The correct way to think about Malbolge, I’m convinced, is as a cryptographer and not a programmer. Think of it as a complex code and/or algorithm that transforms input to output. Then study it to see if you can take advantage of its weaknesses to forge a message that produced the output you want.

And with that, a strange world just over the horizon begins to congeal in the mind’s eye. A Malbolge program, viewed in this manner is not unlike an inefficient, inherently compromised cousin to the SHA-256 hash. One imagines bizarre blockchains. Esoteric cryptocurrencies. NFTs.

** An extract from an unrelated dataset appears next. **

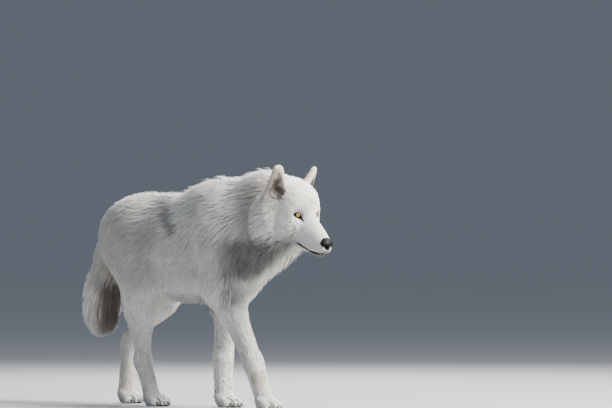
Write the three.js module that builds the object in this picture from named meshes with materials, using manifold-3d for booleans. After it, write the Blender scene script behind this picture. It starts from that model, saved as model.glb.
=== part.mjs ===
// Arctic wolf, life size, as a still museum model: walking, head a little low, tail hanging.
//
// Every surface here is the outer line of the coat. The body is one smooth field of distances,
// built up from named forms (muscle masses and limb lengths). Each named part is the field's
// surface inside its own cutting box, so neighbours meet at thin plane cuts.
//
// Millimetres, +Z up. The wolf faces -Y and its right side is at -X. The floor is Z = 0.

import * as THREE from 'three';
import { mergeVertices } from 'three/addons/utils/BufferGeometryUtils.js';
import Module from 'manifold-3d';

const wasm = await Module();
wasm.setup();

// ---------------------------------------------------------------- driving sizes

const GAP = 0.3; // between parts that touch
const FINEST = 0.05; // edges and slivers of a cut that are shorter than this close up
const FLOOR = 0; // height of the ground
const ORIGIN_FORWARD = 106; // the frame's origin, measured forward of the middle of the trunk
const ORIGIN_RIGHT = -2;

const HEAD_PITCH = 25; // degrees below level
const HEAD_TURN = -5; // degrees, to the wolf's left
const EYE_RADIUS = 12;
const EYE_SPACING = 36; // from the middle plane to the middle of an eyeball
const EYE_SETBACK = 9.5;
const EAR_OPENING = 62; // degrees between the way an ear opens and straight out to the side
const CLAW = { radius: 4.3, length: 27, droop: 17 }; // length counts the buried root
const DEWCLAW = { radius: 4, length: 22, droop: 68 };
const TOE_SPREAD = 17.5; // between the middles of neighbouring toes

const COAT = { color: 0xe9e8e3, roughness: 0.95, metalness: 0 };
const COAT_WARM = { color: 0xe2dccf, roughness: 0.95, metalness: 0 };
const HORN = { color: 0x1c1a19, roughness: 0.45, metalness: 0 };
const NOSE_LEATHER = { color: 0x141314, roughness: 0.35, metalness: 0 };
const AMBER = { color: 0xb9812f, roughness: 0.08, metalness: 0 };

// ---------------------------------------------------------------- frames

const radians = THREE.MathUtils.degToRad;

/** A frame whose own x, y, z are its right, forward and up. Angles are in degrees: turn swings
 *  forward to the right, pitch tips it down, and roll drops the right side. */
function frameAt(origin, { turn = 0, pitch = 0, roll = 0 }, parent) {
  const matrix = new THREE.Matrix4().makeRotationZ(radians(-turn));
  matrix.multiply(new THREE.Matrix4().makeRotationX(radians(-pitch)));
  matrix.multiply(new THREE.Matrix4().makeRotationY(radians(roll)));
  matrix.setPosition(new THREE.Vector3(origin.right, origin.forward, origin.up));
  if (parent) matrix.premultiply(parent.matrix);
  return { matrix, inverse: matrix.clone().invert() };
}

const place = (forward, right, up) => ({ forward, right, up });

// The body frame turns "right, forward, up" into the model's own -X, -Y, +Z.
const BODY = frameAt(place(0, 0, 0), {});
BODY.matrix.makeRotationZ(Math.PI);
BODY.matrix.setPosition(ORIGIN_RIGHT, ORIGIN_FORWARD, 0);
BODY.inverse.copy(BODY.matrix).invert();

const HEAD = frameAt(place(613, -19, 640), { turn: HEAD_TURN, pitch: HEAD_PITCH }, BODY);

// ---------------------------------------------------------------- forms and their distances

/** An egg-shaped mass: radii along forward, right and up, tipped nose-down by pitch degrees. */
function mass(name, centre, radii, blend, options = {}) {
  const frame = frameAt(centre, options, options.frame ?? BODY);
  const [forward, right, up] = radii;
  const distance = (x, y, z) => {
    const e = frame.inverse.elements;
    const px = (e[0] * x + e[4] * y + e[8] * z + e[12]) / right;
    const py = (e[1] * x + e[5] * y + e[9] * z + e[13]) / forward;
    const pz = (e[2] * x + e[6] * y + e[10] * z + e[14]) / up;
    const k0 = Math.hypot(px, py, pz);
    const k1 = Math.hypot(px / right, py / forward, pz / up);
    return k1 < 1e-9 ? -Math.min(forward, right, up) : (k0 * (k0 - 1)) / k1;
  };
  return { name, blend, distance, carve: options.carve };
}

/** A length of limb: a cone with round ends, its width across the body scaled by width. */
function limb(name, start, end, startRadius, endRadius, blend, options = {}) {
  const frame = options.frame ?? BODY;
  const width = options.width ?? 1;
  const middle = (start.right + end.right) / 2;
  const squeeze = (right) => (right - middle) / width;
  const a = new THREE.Vector3(squeeze(start.right), start.forward, start.up);
  const ba = new THREE.Vector3(squeeze(end.right), end.forward, end.up).sub(a);
  const l2 = ba.lengthSq();
  const rr = startRadius - endRadius;
  const a2 = l2 - rr * rr;
  const distance = (x, y, z) => {
    const e = frame.inverse.elements;
    const px = squeeze(e[0] * x + e[4] * y + e[8] * z + e[12]) - a.x;
    const py = e[1] * x + e[5] * y + e[9] * z + e[13] - a.y;
    const pz = e[2] * x + e[6] * y + e[10] * z + e[14] - a.z;
    const along = px * ba.x + py * ba.y + pz * ba.z;
    const beyond = along - l2;
    const x2 = (px * l2 - ba.x * along) ** 2 + (py * l2 - ba.y * along) ** 2
      + (pz * l2 - ba.z * along) ** 2;
    const y2 = along * along * l2;
    const z2 = beyond * beyond * l2;
    const k = Math.sign(rr) * rr * rr * x2;
    if (Math.sign(beyond) * a2 * z2 > k) return Math.sqrt(x2 + z2) / l2 - endRadius;
    if (Math.sign(along) * a2 * y2 < k) return Math.sqrt(x2 + y2) / l2 - startRadius;
    return (Math.sqrt((x2 * a2) / l2) + along * rr) / l2 - startRadius;
  };
  return { name, blend, distance, carve: options.carve };
}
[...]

Exploiting weaknesses in the language, Scheffer demonstrated existence of a program that copies its input to its output, effectively performing the Unix echo command. The source (uu-encoded) looks like this:

begin 666 copy.mb
M1"="04 _/CT\.SHY.#<V-30S,C$P+RXM+"LJ*2@G)B4D(R(A?GU\>WIY>'=V
M=71S<G%P;VYM;&MJ:6AG9F5D8V)A8%]>75Q;6EE85U955%-245!/3DU,2TI)
M2$=&141#0D% /SX]/#LZ.3@W-C4T,S(Q,"\N+2PK*BDH)R8E)",B(7Y]?'MZ
M>7AW=G5T<W)Q<&]N;6QK:FEH9V9E9&-B86!?7EU<6UI96%=655134E%03TY-
M3$M*24A'1D5$0R9?O;V]O;V]O;V]O;V]O;V]O;V]O;V]O;V]O;V]O;V]O;V]
MO;V]Y+V]O;V]O;V]O;V]O;V]O;V]O;V]O;V]O;V]O;V]O;V]O;V]O;V]O;V]
MO;V]O;V]O;V]O;V]O;V]O;V]O;V]O;V]O;V]O;V]O;V]O;V]O;V]O;V]O;V]
MO;V]O;V]O;V]O;V]O;V]O;V]O;V]O;V]O;V]O;V]O;V]O;V]O;V]O;V]O;V]
MO;V]O>2]O;V]O;V]O;V]O;V]O;V]O;V]O;V]O;V]O;V]O;V]O;V]O;V]O;V]
DO;V]O;V]O;V]O;V]O;V]O;V]O;V]O;V]O;V]O;V]O;V]O;T*

Over the past two years an amazing additional development has taken place. At her GitHub site, Kamila Szewczyk has published a LISP interpreter written in Malbolge Unshackled. The interpreter takes a LISP program, executes it, and displays the result. The abstract of her accompanying paper reads:

MalbolgeLISP is the most complex Malbolge Unshackled program to date (2020, 2021).
Unlike other Malbolge programs generated by different toolchains (for instance, LAL, HAL
or the ”pseudo-instruction” language developed by the Nagoya university), MalbolgeLISP
can be used to express complex computations (like folds, monads, efficient scans, iteration
and point-free programming), while being able to run within reasonable time and resource
constrains on mid-end personal computers. The project aims to research not the cryptanal-
ysis aspect of Malbolge, but its suitability for complex appliances, which could be useful for
cryptography and intellectual property protection, and it would certainly raise the bar for
future Malbolge programs while exploring functional and array programming possibilities
using inherently imperative and polymorphism-oriented Malbolge code.

Time to get to work on the Malbola white paper and issue a coin.